Particularly for the first case study, it is clearly noticeable that there are distinct outliers and groupings in the search results. This information can be used for instance by a domain model recovery tool to improve the quality of the domain model. Furthermore, the model search functionality, either in GitHub or a specialized model search engine such as [18], can improve the navigation or precision of the search results. The second case study, on the other hand, deals with a heterogeneous set of domains and allows identifying domains, subdomains and also the proximities between related ones. We achieve a \(F_{0.5}\) score of 0.73 from our manual clustering, which can be considered quite high for such a heterogeneous dataset. This grouping information can be used for domain model recovery as well as model repository management scenarios.

An advantage of our approach is the scalability and tool support. The algorithm complexities range from linear (e.g. VSM construction) to polynomial (hierarchical clustering) with respect to the size of the dataset and of the metamodels in it. Indeed this technique, and more advanced versions thereof, have already been in widespread use in IR for document retrieval and clustering of large collections of data. Moreover, R provides a plethora of efficient and flexible statistical libraries for analysis. (Meta-)metamodel-based construction of the unigram vocabulary and tokenization provides a good amount of reduction in vector space, improving over basic IR indexing. Finally we would like to repeat and emphasize that, although we used the term ‘metamodel’ clustering throughout the paper (because of the datasets we chose), we regard the metamodels as instances of the Ecore meta-metamodel, thus simply as models. Thus we deal with the generic problem of model comparison and clustering.

5.1 Threats to Validity

There are several threats to validity for this study. First of all, the NLP techniques employed might not be accurate enough and need to be improved with features such as context-sensitivity and a domain-specific thesaurus. The fact that we regard metamodel identifiers as bag of words and unigrams, thus ignoring structural relations such as containment and inheritance and semantics, could reduce the accuracy and applicability of our approach in some scenarios. Ignoring the multiplicities and modifiers (e.g. abstract) of model elements also might lead to a similar shortcoming. Furthermore, the datasets we used are assembled by us; actual datasets that are used in domain model recovery or SPL extraction should be investigated to compare the results. The visualization and manual inspection approach could limit our approach (as it is now) for larger datasets (e.g. \(>1000\) items) and further reduction and visualization techniques might be needed. Last but not the least, the quantitative comparison of the accuracy of different combinations of parameters/components in virtually every step of our approach, and automation of this process would relieve the user from the effort of trial-and-error exploration of the parameters.

6 Related Work

Only a few model comparison techniques consider the multiplicity of input models without doing pairwise comparisons, such as N-way merging based on weighted set packing [23]. Feature model extraction [24] and concept mining [1] use NLP to cluster features/concepts. Another technique proposes building domain ontologies as the intersection of graphs of APIs [22], but does not focus on the statistical dimension of problem. Metamodel recovery [13] is another approach which assumes a once existing (but somehow lost) metamodel, and does not hold for our scenario. A technique similar to ours is applied specifically for business process models using process footprints [10], and thus lacks the genericness of our approach. Note that a thorough literature study beyond the technological space of MDE, for instance regarding data schema matching and ontology matching/alignment, is out of scope for this paper and is therefore omitted.

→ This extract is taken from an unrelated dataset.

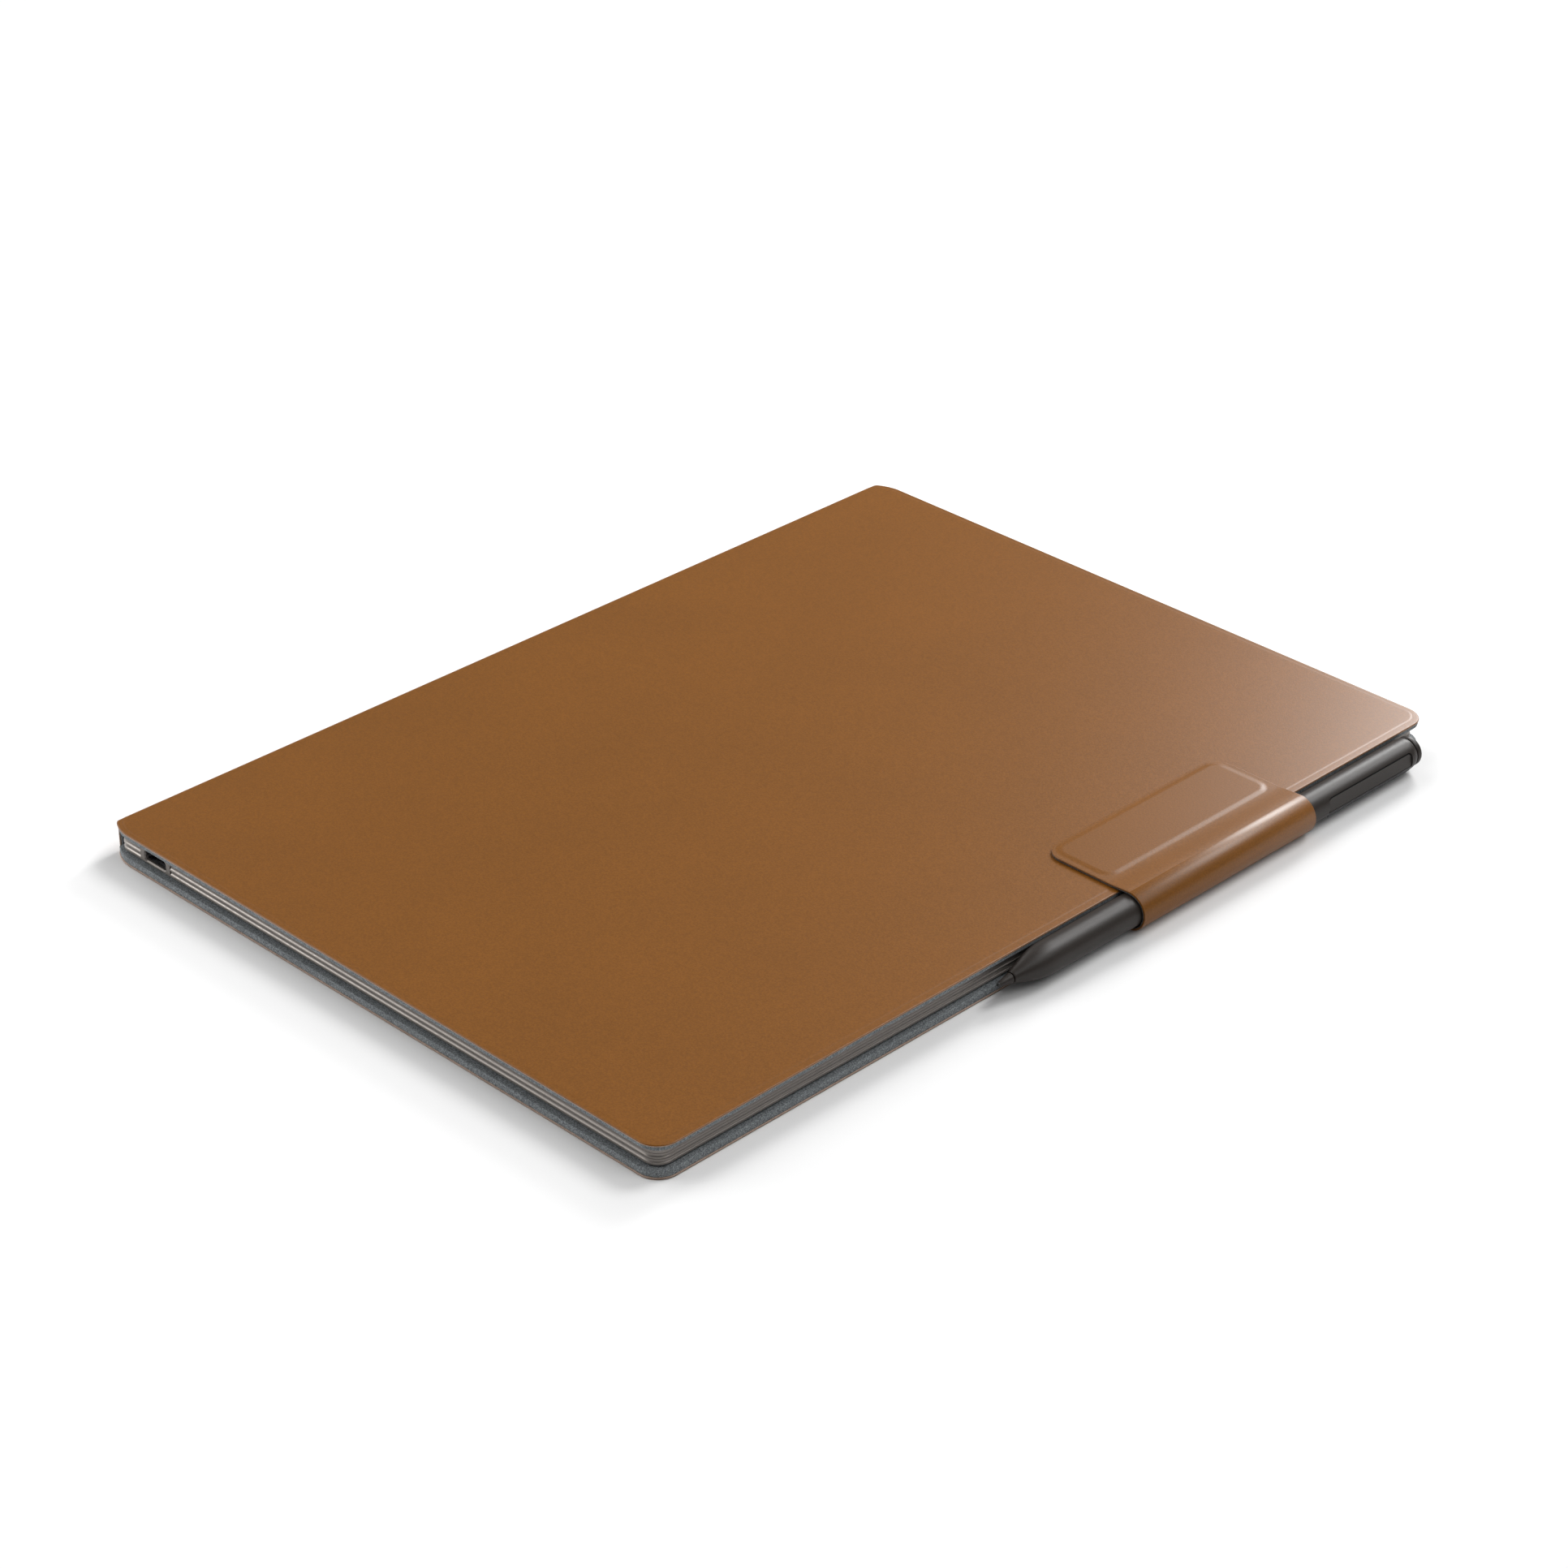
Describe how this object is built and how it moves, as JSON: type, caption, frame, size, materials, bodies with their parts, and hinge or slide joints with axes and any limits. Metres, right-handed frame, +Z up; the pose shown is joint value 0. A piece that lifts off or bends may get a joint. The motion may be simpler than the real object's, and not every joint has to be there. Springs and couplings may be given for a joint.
{
  "type": "e-paper writing tablet in book folio",
  "caption": "Thin e-paper reading and writing tablet lying closed in a leather book folio, with a marker held along one long side by a wrap-around strap.",
  "frame": {"origin": "middle of the closed object's footprint, on the surface it lies on", "axes": "+X from the folio's spine to the marker, +Y from the edge with the charging socket to the top edge, +Z up out of the front cover"},
  "size_m": [0.2086, 0.2782, 0.0106],
  "materials": {
    "leather": "smooth fine grain, satin",
    "lining_fabric": "fine woven polymer lining",
    "stiff_board": "plain",
    "magnet_steel": "nickel plated",
    "frame_metal": "anodised satin",
    "back_plastic": "fine texture",
    "adhesive_tape": "plain",
    "foot_rubber": "matt",
    "front_glass": "etched, anti-glare",
    "clear_guide": "clear",
    "light_board": "plain",
    "paper_film": "paper-like",
    "sensor_film": "copper traces on film",
    "flex_film": "polyimide film",
    "circuit_board": "solder mask",
    "black_plastic": "moulded",
    "battery_foil": "laminated foil",
    "copper_coil": "enamelled copper",
    "gold_contact": "gold plated",
    "marker_body": "fine matt coating",
    "nib_tip": "matt"
  },
  "bodies": {
    "folio_back": {"back_leather": "leather", "back_lining": "lining_fabric", "back_board": "stiff_board", "back_magnets": "magnet_steel", "strap_root": "leather"},
    "spine": {"spine_leather": "leather", "spine_lining": "lining_fabric", "spine_board": "stiff_board"},
    "front_cover": {"front_leather": "leather", "front_lining": "lining_fabric", "front_board": "stiff_board", "front_magnet": "magnet_steel", "catch_plate": "magnet_steel"},
    "strap_lower": {"strap_lower_leather": "leather", "strap_lower_lining": "lining_fabric"},
    "strap_upper": {"strap_upper_leather": "leather", "strap_upper_lining": "lining_fabric"},
    "strap_flap": {"flap_leather": "leather", "flap_lining": "lining_fabric", "flap_magnet": "magnet_steel"},
    "tablet": {"mid_frame": "frame_metal", "back_panel": "back_plastic", "panel_adhesive": "adhesive_tape", "rubber_feet": "foot_rubber", "cover_glass": "front_glass", "glass_adhesive": "adhesive_tape", "light_guide": "clear_guide", "light_strip": "light_board", "paper_display": "paper_film", "pen_sensor": "sensor_film", "display_flex": "flex_film", "main_board": "circuit_board", "board_shield": "magnet_steel", "board_chips": "black_plastic", "board_screws": "magnet_steel", "usb_shell": "magnet_steel", "usb_tongue": "black_plastic", "battery_cells": "battery_foil", "battery_board": "circuit_board", "battery_flex": "flex_film", "charge_coil": "copper_coil", "marker_holder_magnets": "magnet_steel", "dock_magnets": "magnet_steel", "radio_antenna": "flex_film", "accessory_contacts": "gold_contact", "power_switch": "black_plastic"},
    "power_button": {"power_button": "frame_metal"},
    "marker": {"marker_barrel": "marker_body", "marker_rail": "black_plastic", "marker_board": "circuit_board", "marker_cell": "battery_foil", "marker_antenna": "copper_coil", "marker_charge_coil": "copper_coil", "marker_magnets": "magnet_steel"},
    "nib": {"nib_cone": "marker_body", "nib_point": "nib_tip", "nib_stem": "black_plastic"},
    "eraser": {"eraser_cap": "marker_body", "eraser_stem": "black_plastic"}
  },
  "joints": [
    {"name": "spine_fold", "type": "hinge", "parent": "folio_back", "child": "spine", "pos_m": [-0.10433, 0, 0], "axis": [0, -1, 0], "range_deg": [0, 180]},
    {"name": "cover_fold", "type": "hinge", "parent": "spine", "child": "front_cover", "pos_m": [-0.10433, 0, 0.0094], "axis": [0, -1, 0], "range_deg": [0, 180]},
    {"name": "strap_fold_low", "type": "hinge", "parent": "folio_back", "child": "strap_lower", "pos_m": [0.10168, 0.0484, 0.00071], "axis": [0, 1, 0], "range_deg": [0, 60]},
    {"name": "strap_fold_mid", "type": "hinge", "parent": "strap_lower", "child": "strap_upper", "pos_m": [0.10433, 0.0484, 0.0053], "axis": [0, 1, 0], "range_deg": [0, 60]},
    {"name": "strap_fold_top", "type": "hinge", "parent": "strap_upper", "child": "strap_flap", "pos_m": [0.10168, 0.0484, 0.00989], "axis": [0, 1, 0], "range_deg": [0, 60]},
    {"name": "tablet_slide", "type": "slide", "parent": "folio_back", "child": "tablet", "axis": [0, -1, 0], "range_m": [0, 0.29]},
    {"name": "power_button_press", "type": "slide", "parent": "tablet", "child": "power_button", "axis": [0, -1, 0], "range_m": [0, 0.0003], "stiffness_N_per_m": 3000},
    {"name": "marker_slide", "type": "slide", "parent": "tablet", "child": "marker", "axis": [0, 1, 0], "range_m": [0, 0.2]},
    {"name": "nib_press", "type": "slide", "parent": "marker", "child": "nib", "axis": [0, 1, 0], "range_m": [0, 0.0003], "stiffness_N_per_m": 1500},
    {"name": "eraser_press", "type": "slide", "parent": "marker", "child": "eraser", "axis": [0, -1, 0], "range_m": [0, 0.0004], "stiffness_N_per_m": 1500}
  ],
  "couplings": [
    {"joint": "strap_fold_mid", "follows": "strap_fold_low", "ratio": 1},
    {"joint": "strap_fold_top", "follows": "strap_fold_low", "ratio": 1}
  ]
}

Clustering is considered in the software engineering community mostly within a single body of code [17] or model [26]. A related technique uses clustering for the visualization of Simulink model clones according to the percentage differences and patterns among clones [2]. A very recent approach, which we encountered after publishing our early work, is presented by Basciani et al. [7]. They share most of our objectives, though focusing on repository management. Moreover they use cosine distance of term vectors representing models and HAC for visualization of metamodel repositories. However, they do not report in detail the NLP techniques (e.g. synonym checking) or IR techniques (e.g. weighting) they use. It is left as future work to compare their approach with ours.

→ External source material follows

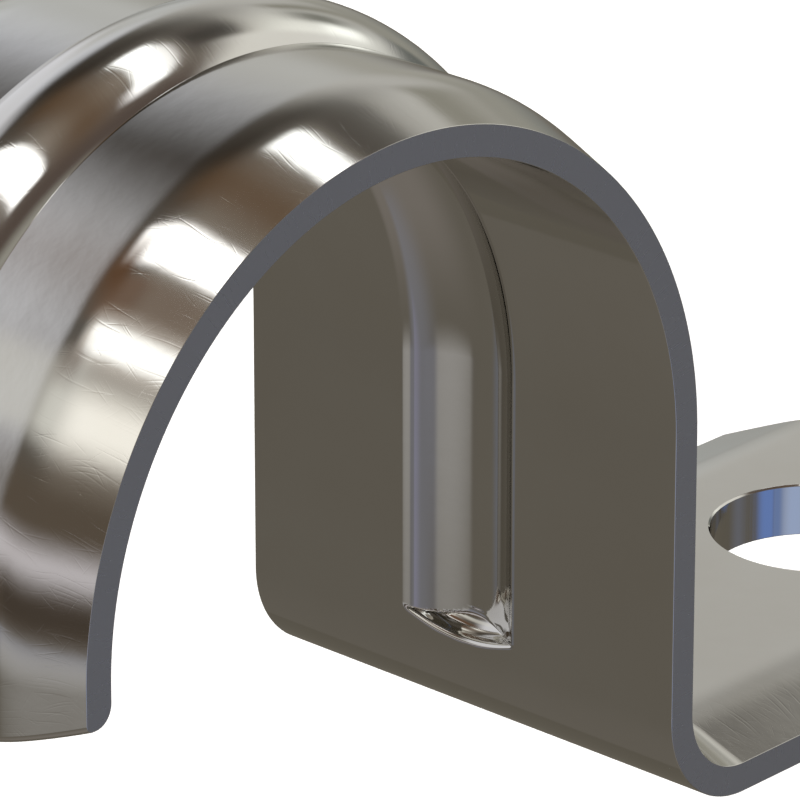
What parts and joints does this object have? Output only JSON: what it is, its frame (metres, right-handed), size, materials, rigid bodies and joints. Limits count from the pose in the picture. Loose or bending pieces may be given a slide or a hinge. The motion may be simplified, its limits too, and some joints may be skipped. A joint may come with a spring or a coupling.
{
  "type": "one-hole pipe strap",
  "caption": "Bent steel strap that hooks over a round pipe and is held down by one screw through its foot, with a pressed stiffening bead over the arch.",
  "frame": {"origin": "on the axis of the pipe that the strap holds, halfway across the strap", "axes": "+X from the pipe towards the foot, +Y along the pipe, +Z away from the wall that the foot is screwed to"},
  "size_m": [0.052, 0.0172, 0.0269],
  "materials": {
    "zinc_plated_steel": "bright zinc plate over pressed steel, with fine handling scratches"
  },
  "bodies": {
    "root": {"pipe_strap": "zinc_plated_steel"}
  },
  "joints": []
}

7 Conclusion and Future Work

In this paper, we have presented a new perspective on the N-way comparison and analysis of models as a first step in domain model recovery. We have proposed a generic approach using the IR techniques VSM and tf-idf enhanced with NLP techniques to uniformly represent multiple metamodels, and apply hierarchical clustering for comparative analysis and visualization of a large dataset. We demonstrated our approach on two real datasets; one of top search results from GitHub and another from the AtlanMod Metamodel Zoo. The results, both qualitatively for both case studies and quantitatively for the second case study, indicate that our generic and scalable approach is a promising first step for analysing large datasets of models or metamodels.

As future work, we definitely wish to address the points listed as threats to validity. Most notably, the efficiency of different parameters and components of our approach such as various weighting and idf schemes, distance measures and clustering algorithms can be quantitatively evaluated and compared. Another crucial improvement is to incorporate into the analysis both structure and context information (either as n-grams, or tree/graphs) as well as semantics of the metamodel elements. Furthermore, one could investigate the application of our approach for different formalisms such as UML models, and different problems such as model versioning, model merging and model clone or pattern detection.